IMHO a text-based browser isn't exactly in the "challenging" category, as it bas...

zerf · on Dec 21, 2020

To this list I would add "Web Browser Engineering" [0] which is a textbook / browser engine that is currently being written by Dr. Pavel Panchekha at the University of Utah. The code for the book and browser is available on GitHub [1] and a more current bleeding edge draft is also published [2].

The book guides the reader in implementing a graphical web browser, starting with HTTP and HTML then moving on to the layout, the box model, CSS, browser chrome, forms, and scripts.

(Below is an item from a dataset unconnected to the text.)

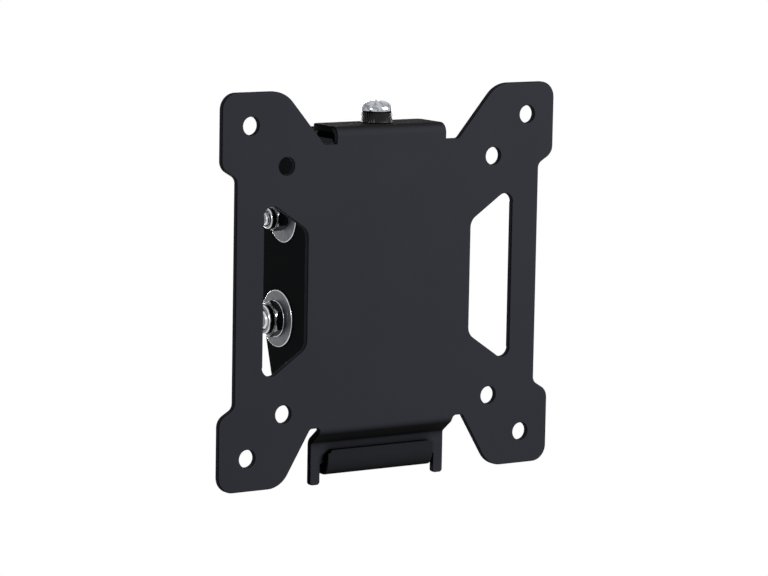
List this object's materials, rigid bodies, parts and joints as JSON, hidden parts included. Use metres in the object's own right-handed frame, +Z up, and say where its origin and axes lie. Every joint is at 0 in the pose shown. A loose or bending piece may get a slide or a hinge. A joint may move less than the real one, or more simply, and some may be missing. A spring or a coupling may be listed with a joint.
{
  "type": "tilting tv wall bracket",
  "caption": "Small tilting screen wall bracket: pressed plate with square hole patterns on a folded carriage that tilts on a wall channel, locked by a hand screw.",
  "frame": {"origin": "on the wall face, midway between the ears and level with the middle of the screen hole squares", "axes": "+X to the right for someone facing the wall, +Y into the wall, +Z up"},
  "size_m": [0.12, 0.042, 0.1215],
  "materials": {
    "black_steel": "satin black powder coat on pressed steel",
    "zinc_steel": "bright zinc plated steel",
    "bright_chrome": "polished nickel-chrome plate",
    "black_collar": "gloss black, knurled",
    "black_nylon": "black nylon"
  },
  "bodies": {
    "wall": {"wall_plate": "black_steel", "pivot_bolt_left": "zinc_steel", "pivot_bolt_right": "zinc_steel", "pivot_friction_washer_left": "black_nylon", "pivot_friction_washer_right": "black_nylon", "pivot_washer_left": "zinc_steel", "pivot_washer_right": "zinc_steel", "pivot_spring_washer_left": "zinc_steel", "pivot_spring_washer_right": "zinc_steel", "pivot_nut_left": "zinc_steel", "pivot_nut_right": "zinc_steel"},
    "tilt_head": {"tilt_carriage": "black_steel", "screen_plate": "black_steel", "lock_nut": "zinc_steel", "tilt_bolt_left": "zinc_steel", "tilt_bolt_right": "zinc_steel", "tilt_friction_washer_left": "black_nylon", "tilt_friction_washer_right": "black_nylon", "tilt_washer_left": "zinc_steel", "tilt_washer_right": "zinc_steel", "tilt_nut_left": "zinc_steel", "tilt_nut_right": "zinc_steel"},
    "lock_sleeve": {"lock_collar": "black_collar"},
    "lock": {"lock_screw": "bright_chrome"}
  },
  "joints": [
    {"name": "tilt", "type": "hinge", "parent": "wall", "child": "tilt_head", "pos_m": [0, -0.01, -0.0137], "axis": [1, 0, 0], "range_deg": [0, 15]},
    {"name": "lock_screw_lift", "type": "slide", "parent": "tilt_head", "child": "lock_sleeve", "axis": [0, 0, 1], "range_m": [0, 0.0056]},
    {"name": "lock_screw_turn", "type": "hinge", "parent": "lock_sleeve", "child": "lock", "pos_m": [0, -0.0329, 0.0485], "axis": [0, 0, 1], "range_deg": [0, 2530]}
  ],
  "couplings": [
    {"joint": "lock_screw_turn", "follows": "lock_screw_lift", "rad_per_m": 7854}
  ]
}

[0] https://browser.engineering

[1] https://github.com/pavpanchekha/emberfox

[2] https://browser.engineering/draft/

azhenley · on Dec 21, 2020

Thanks, I will add that book to the post! It looks really good.

jmnicolas · on Dec 21, 2020

> IMHO a text-based browser isn't exactly in the "challenging" category, as it basically amounts to [...]

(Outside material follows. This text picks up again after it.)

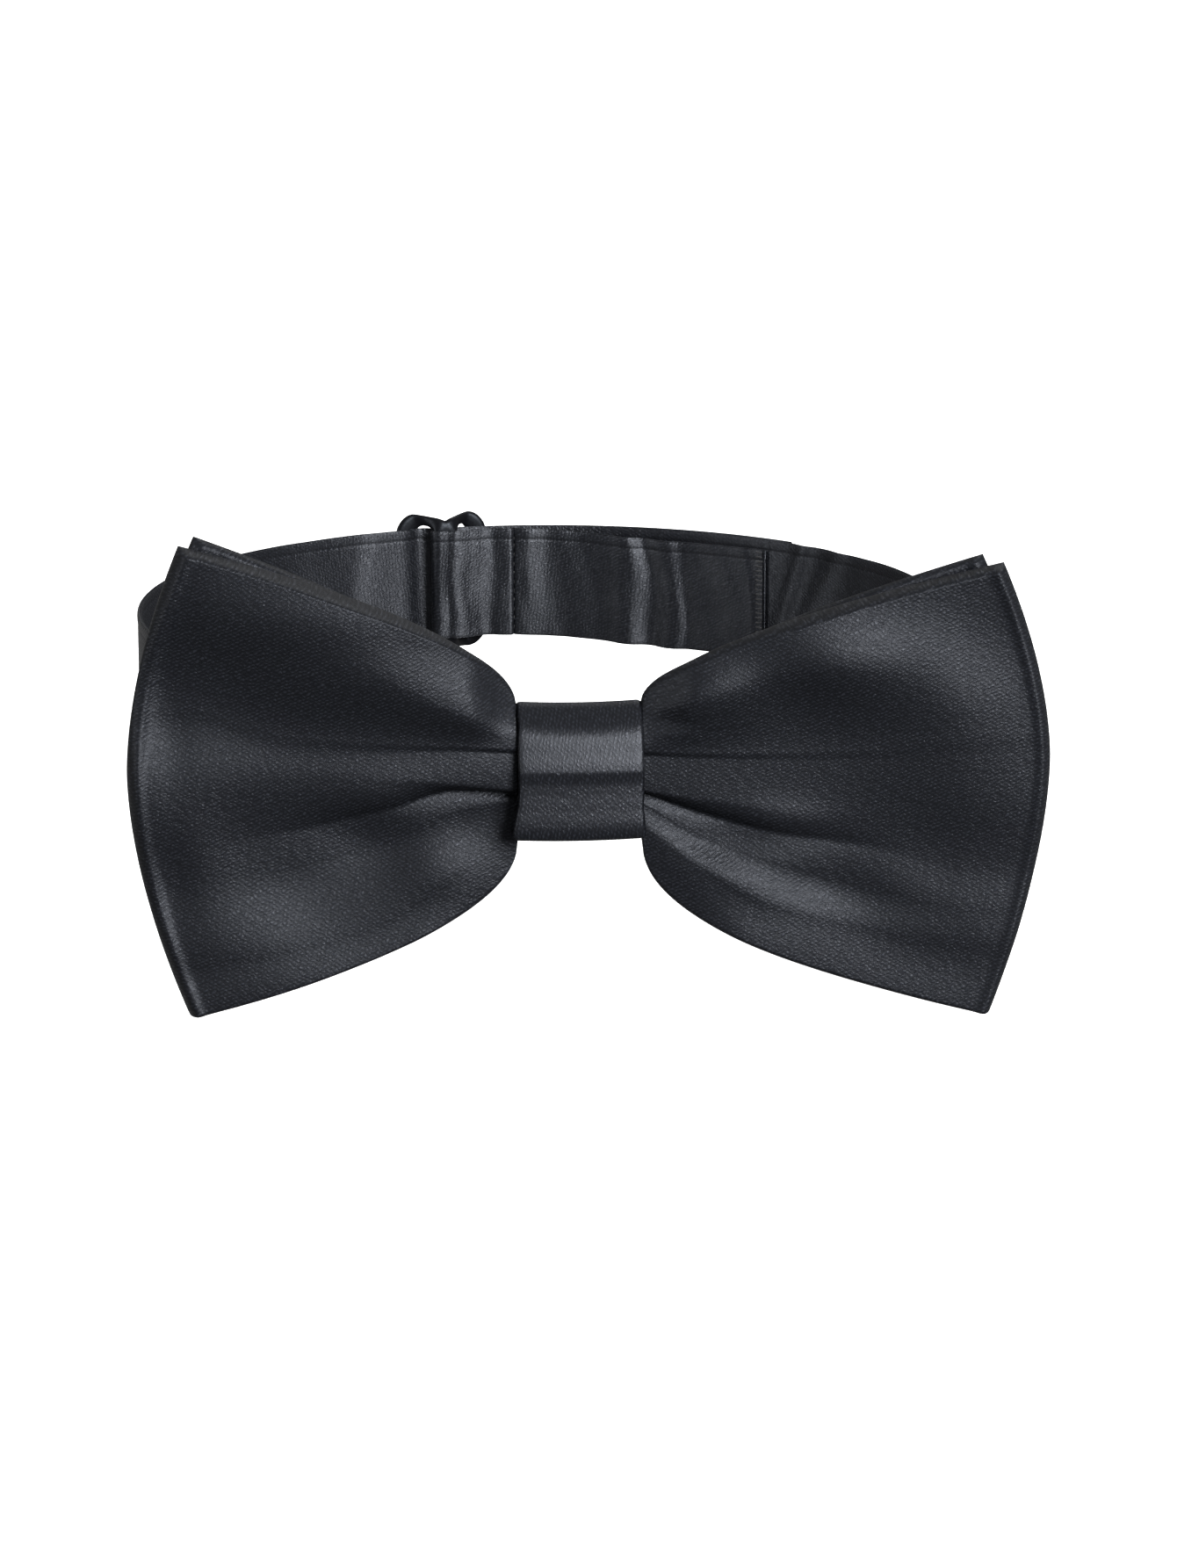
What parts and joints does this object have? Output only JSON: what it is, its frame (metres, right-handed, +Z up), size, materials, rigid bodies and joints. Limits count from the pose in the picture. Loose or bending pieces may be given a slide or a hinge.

All my projects start with me thinking like that, then many hours, days or months later me thinking "hey it was more complex than I thought".

For 2021 I want to build a personal finance app for myself. The usual me thinks it will take a couple months. The realist me wonders if it will be finished in this decade :)

ZephyrBlu · on Dec 21, 2020

There's a difference between scope creep and difficulty.

Forge36 · on Dec 21, 2020

It looks straightforward until you hit a couple of edge cases. Examples:

test <1 becomes test 1

Test< 2 becomes test 2

Test <a becomes test

Test < b becomes test b

(From memory)

What about: Test <fakeTag>?

Per tests i did, "test " was expected however "test <fakeTag>” was seen as the plaintext version suggesting there's a list of valid tags which is filtering the behavior.

userbinator · on Dec 21, 2020

That's because '<' needs to be followed by [!/?a-zA-Z] to be recognised as a tag start. Otherwise it is a literal '<'.

The full details are in here somewhere: https://www.w3.org/TR/2011/WD-html5-20110113/tokenization.ht...

benibela · on Dec 21, 2020

I have been stuck on such these edge cases for almost 15 years building my own HTML parser

It is always working on all the HTML files I have, but then people make new HTML files with other issues.

throwaway201103 · on Dec 21, 2020

Doing proper table layouts (including rowspans, colspans) is a little more than stripping and replacing tags.